Moiré bands of twisted WSe₂: from topology induced quantum fluctuations to topological superconductivity

Superconductivity in strongly correlated systems is often accompanied by a variety of electron orders and correlated quantum dynamics. As such, readily tunable material platforms are ideal to explore its realization and its interplay with general correlation physics. Twisted bilayer WSe2 has recently emerged as such a platform. The discovery of superconductivity [1-2] at relatively high temperatures, reaching as much as a few percent of the Fermi scale, has sparked significant interest; in smaller twist angles, transport reveals Kondo-lattice-like signatures. These observations suggest a nontrivial interplay between topology, spin-orbit coupling, and electronic interactions.
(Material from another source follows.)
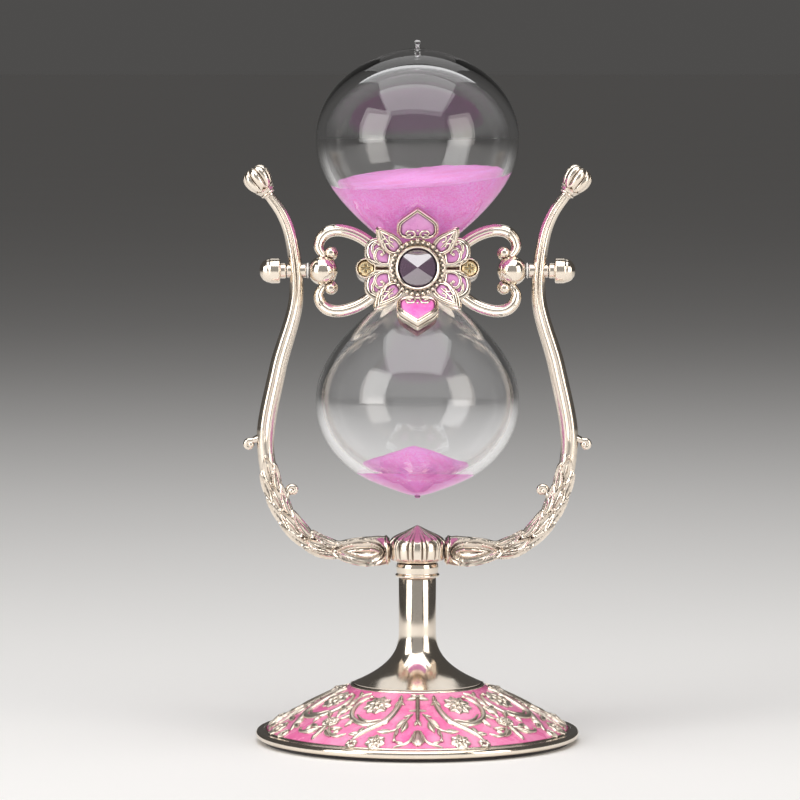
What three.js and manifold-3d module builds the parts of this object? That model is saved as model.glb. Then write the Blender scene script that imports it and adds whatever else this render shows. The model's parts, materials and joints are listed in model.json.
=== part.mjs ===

In this talk, I will present our recent progress on the underlying correlation physics based on the notion of topology-induced quantum fluctuations in twisted WSe2 [3-5]. Using two types of Kondo lattice t-J models derived for the different band topology, we investigate the possible superconducting pairing states, which features a natural mixing of p ± ip and d∓id components. These chiral superconducting states are topological, as confirmed by Wilson-loop calculations of the Bogoliubov quasiparticles, which show nontrivial winding and robust edge modes. I will discuss the experimental implications of these results and the connections they suggest between moiré superconductivity and related phenomena in bulk quantum materials.